Wild baby jays have it rough. After a short 10 weeks of being fed in the nest, they are down on the ground trying to earn a living. You may have seen some of these fledglings yourself. Fully feathered, but with a short tail and wings, they are able to walk, hop and flap, but cannot yet fly. Mom and Dad still come by and feed them for a while, but otherwise survival is left up to them.
The numbers are not stacked in their favor. Depending on the bird species in question and the specific habitat, their chances of surviving to their first hatchday are generally in the 11-30% range. The biggest obstacles they have to contend with are 1) predation, and 2) starvation. If there are cats around, feral or no, their chances of survival are much worse.
The Bird with Three Names was a baby scrub jay found by my friend Jenna in her yard. He was standing immobile in a corner with cats all around, so Jenna brought him inside. Jenna’s daughter Makenna loved the little bird and named him Lucky. And then Jenna brought the bird to me.
One thing you may not know about people in the veterinary field is that we are a superstitious lot. We are particularly wary of saying something good, for fear it will soon be proved wrong. If I am ever foolish enough to say something like “wow, we really aren’t busy!”, or “wow, the clients are being so nice!” the vet techs all groan in protest. Surely now the gates of hell will open up, and chaos and discord be unleashed!
So, you can imagine how we feel about the name Lucky. This name is pretty much the kiss of death. Any animal with the misfortune to be named Lucky will surely have a panoply of terrible things happen to it, each worse than the last. As far as we are concerned, you might as well have named your pet “I Hope you Suffer and Die Horribly”.

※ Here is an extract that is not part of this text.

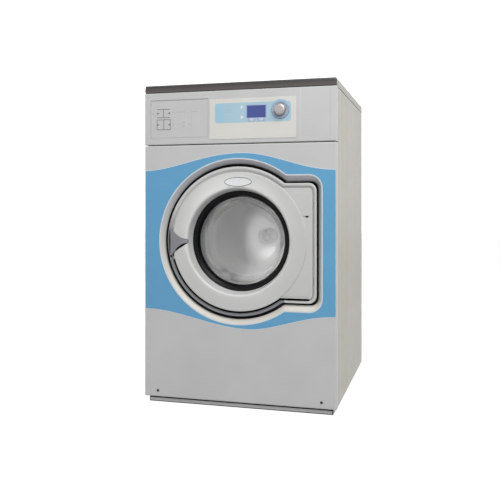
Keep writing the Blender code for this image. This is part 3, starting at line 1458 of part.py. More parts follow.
def build_water():
    """Inlet valves, pipes, hoses and the drain."""
    back_wall = cabinet_depth - sheet
    pipe_end = back_wall - valve_body
    unit = tube("inlet_valves", [(valve_left, box_back - box_wall, valve_height),
                                 (valve_left, pipe_end, valve_height)], pipe_radius, "plastic")
    add(unit, tool_rod("inlet_branch", "X", (valve_left, pipe_end, valve_height), valve_spacing,
                       pipe_radius - seat_gap))
    for side, x in (("cold", valve_left), ("hot", valve_left + valve_spacing)):
        reach = pipe_radius + 2 * seat_gap
        add(unit,
            tool_rod(f"valve_{side}", "Y", (x, pipe_end - pipe_radius, valve_height),
                     cabinet_depth + valve_stand - pipe_end + pipe_radius, valve_radius),
            tool_box(f"coil_{side}", (x - reach, x + reach),
                     (pipe_end + pipe_radius, back_wall - seat_gap),
                     (valve_height - valve_radius - coil_rise, valve_height)))
        cut(unit, tool_rod(f"valve_bore_{side}", "Y", (x, cabinet_depth - overrun, valve_height),
                           valve_stand + 2 * overrun, valve_radius - hose_wall))
    funnel_x = box_right - box_rim - box_funnel_radius
    funnel_y = (box_front + box_back) / 2
    port_x = tub_radius * math.cos(fill_inlet_angle)
    top = box_floor - box_funnel_length - seat_gap
    port_z = axis_height + math.sqrt(
        (tub_radius + seat_gap) ** 2
        - (abs(port_x) - box_funnel_radius) ** 2) + seat_gap
    bend = [(funnel_x + (port_x - funnel_x) * s, funnel_y, top + (port_z - top) * t)
            for s, t in hose_shares]
    tube("fill_hose", bend, box_funnel_radius, "black_rubber",
         bore=box_funnel_radius - hose_wall)
    valve_low = drain_height - drain_valve_radius * drain_low_share
    drain_top = valve_low + drain_valve_height
    drain = rod("drain_valve", "Z", (drain_x, drain_depth, valve_low), drain_valve_height,
                drain_valve_radius, "plastic")
    add(drain, tool_rod("drain_pipe", "Y", (drain_x, drain_depth, drain_height),
                        cabinet_depth + drain_stand - drain_depth, drain_pipe_radius))
    cut(drain, tool_rod("drain_inside", "Z",
                        (drain_x, drain_depth, valve_low + pipe_wall), drain_valve_height,
                        sump_radius - hose_wall),
        tool_rod("drain_passage", "Y", (drain_x, drain_depth, drain_height),
                 cabinet_depth + drain_stand, drain_pipe_radius - pipe_wall))
    tub_under = axis_height - math.sqrt((tub_radius + seat_gap) ** 2
                                        - (abs(drain_x) + sump_radius) ** 2)
    sump_top = axis_height - math.sqrt((tub_radius + seat_gap) ** 2
                                       - (abs(drain_x) - sump_radius) ** 2) - seat_gap
    tube("sump_hose", [(drain_x, drain_depth, drain_top + seat_gap),
                       (drain_x, drain_depth, (drain_top + sump_top) / 2),
                       (drain_x, drain_depth, min(sump_top, tub_under))],
         sump_radius, "black_rubber", bore=sump_radius - hose_wall, resolution=3)


def build_electrics():
    """Motor drive on the base frame and the cable gland on the rear panel."""
    rail_top = panel_bottom + rail_height + seat_gap
    box("motor_drive", (drive_box_x - drive_box_width / 2, drive_box_x + drive_box_width / 2),
        (drive_box_front, drive_box_front + drive_box_depth),
        (rail_top, rail_top + drive_box_height), "plastic")
    gland = rod("cable_gland", "Y", (gland_x, cabinet_depth + seat_gap, gland_height),
                gland_length, gland_radius, "plastic")
    add(gland, tool_rod("gland_neck", "Y",
                        (gland_x, cabinet_depth - sheet - gland_length / 2, gland_height),
                        gland_length, gland_radius / 2))
    cut(gland, tool_rod("gland_passage", "Y",
                        (gland_x, cabinet_depth - gland_length, gland_height),
                        3 * gland_length, gland_bore / 2))


def build():
    """Build every piece, with the moving ones under empties on their joints' axes."""
    pivots = {}
    build_cabinet()
    build_soap_box(pivots)
    build_controls(pivots)
    build_door(pivots)
    build_tub(pivots)
    build_drum(pivots)
    build_suspension(pivots)
    build_water()
    build_electrics()
    return pivots


build()
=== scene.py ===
"""Looks of the front-loading washer-extractor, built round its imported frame.

Metres, +Z up, the front faces -Y. Depths named here count from the cabinet's front face
into the machine; Frame.front turns them into the frame's own coordinates.
"""
from __future__ import annotations

import json
import logging
import math
from dataclasses import dataclass, field
from enum import Enum
from typing import Any, Sequence

import bmesh
import bpy
import numpy as np
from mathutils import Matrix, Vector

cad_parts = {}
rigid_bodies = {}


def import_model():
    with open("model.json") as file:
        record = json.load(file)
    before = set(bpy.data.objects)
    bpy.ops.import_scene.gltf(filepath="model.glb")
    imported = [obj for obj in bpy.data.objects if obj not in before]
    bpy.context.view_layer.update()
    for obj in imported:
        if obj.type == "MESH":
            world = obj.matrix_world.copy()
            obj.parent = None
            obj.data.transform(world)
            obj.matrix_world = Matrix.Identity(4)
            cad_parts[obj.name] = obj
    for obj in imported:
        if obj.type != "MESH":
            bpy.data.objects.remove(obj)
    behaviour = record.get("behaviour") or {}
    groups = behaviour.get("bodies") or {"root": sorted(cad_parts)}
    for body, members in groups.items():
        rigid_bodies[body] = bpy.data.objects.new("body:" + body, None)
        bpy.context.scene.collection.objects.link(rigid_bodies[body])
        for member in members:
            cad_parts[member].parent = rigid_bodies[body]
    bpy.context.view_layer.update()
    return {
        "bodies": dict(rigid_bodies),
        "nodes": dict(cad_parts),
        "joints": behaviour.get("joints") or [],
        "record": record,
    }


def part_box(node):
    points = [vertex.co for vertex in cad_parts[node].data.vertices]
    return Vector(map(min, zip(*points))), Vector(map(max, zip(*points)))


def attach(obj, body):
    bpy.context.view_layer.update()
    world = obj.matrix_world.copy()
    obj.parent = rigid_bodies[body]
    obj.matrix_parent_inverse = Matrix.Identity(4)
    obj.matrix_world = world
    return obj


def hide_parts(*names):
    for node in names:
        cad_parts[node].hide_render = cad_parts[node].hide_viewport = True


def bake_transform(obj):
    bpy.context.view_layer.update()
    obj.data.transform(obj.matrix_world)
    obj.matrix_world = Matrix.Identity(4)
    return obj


Array = np.ndarray
Row = Sequence[float]
Pair = tuple[float, float]
Triple = tuple[float, float, float]
Quad = tuple[float, float, float, float]
Piece = bpy.types.Object
Socket = bpy.types.NodeSocket
Tree = bpy.types.NodeTree
log = logging.getLogger("washer_extractor")
SHARP_ANGLE = math.radians(38)
MERGE_DISTANCE = 1e-6
QUARTER = math.pi / 2
TURN = 2 * math.pi
FRONTWARD = (0, -1, 0)
LONGEST_REACH = 0.49
EDGE_MARGIN = 1.6
TILE_MARGIN = 1.8
FACE_TIE = 1e-3


class Axis(Enum):
    """The axis that a turned piece spins about."""

    X = 0
    Y = 1
    Z = 2


class Side(Enum):
    """Left and right as seen from the front."""

    LEFT = -1
    RIGHT = 1

    @property
    def word(self) -> str:
        """The side's name as the pieces use it."""
        return self.name.lower()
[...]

I knew, therefore, as soon as I met Lucky that I had to change his name. In a vain attempt to remedy the damage, I quickly named him CatFud. My son Micah, however, was having none of it, and thought CatFud was not a nice name at all for a baby bird. So shortly after being named CatFud our feathery protagonist was re-christened Bluebell.
Lucky CatFud Bluebell was a very adorable baby bird but Not Quite Right. While he was bright and alert, he wouldn’t gape for food like hungry jay babies do. Even after a few days of fluids and antibiotics he didn’t want to feed himself or be fed. He was interactive and curious, and the tests I ran came up normal, but the fact remained that he wasn’t thriving the way he should have.
Poor Lucky CatFud Bluebell passed away quietly and unexpectedly the night after this picture was taken. Perhaps he had a disease we couldn’t identify, or a birth defect we couldn’t fix. Perhaps Mother Nature had written him down on the deficit side of her balance sheet before we even met him. All I know is that we are sad he is gone.
Rest in peace, Bird with Three Names. We will miss you.